Italy informed they want to open an investigation to clarify why the migrants have been rescued by NATO, which also means, according to recent proposals of the Italian government, that migrants would have been returned to their port of departure. On August 2nd, Italian Senate approved a proposition that engages the Italian government to require Atlantic Alliance boats to block migrant ships in the Strait of Sicily and return them to African coasts. Yesterday, the president of the Northern League committee of the Italian Senate, Frederico Bricolo confrimed this posittion declaring to the press that it was urgent that NATO begin to, « block migrants leaving Libya et return them to the African coast in order to stem the number of deaths » along European coasts.

Italy ignores principles established in the Law of Sea.
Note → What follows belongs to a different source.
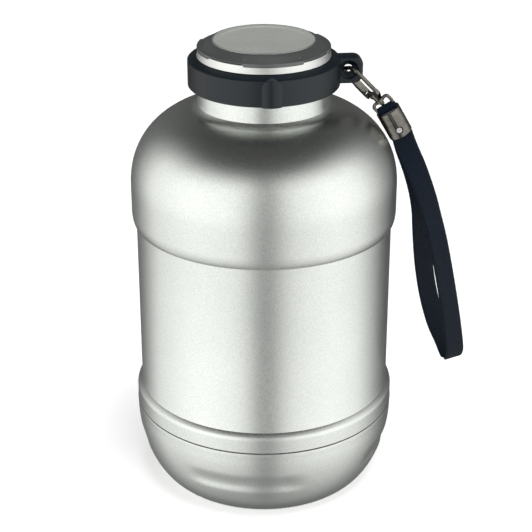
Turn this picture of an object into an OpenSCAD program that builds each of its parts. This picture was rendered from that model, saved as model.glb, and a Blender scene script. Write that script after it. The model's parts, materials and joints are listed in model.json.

Any person in danger at sea must be rescued but must also be disembarked in a safe and secure location. The disembarkment of asylum seekers and refugees in territories where their lives or safety may be threatened is clearly prohibited. The need of protection and the principle of non-refoulement should have been taken into account both by NATO and Italian autorities.

On the contrary, failure to assist migrants in danger seems to be the rule in the strait of Sicily, where more than 2000 deaths occured since the beginning of 2011.

This new example demonstrates once more, if needed, that the obligation to provide assistance at sea will be respected only so long as migrants are sent back to the country from which they are fleeing. On July 11th of this year, a Spanish NATO vessel rescued over one hundred migrants, only to return them to the coast of Tunisia after not a single European nation would accept them.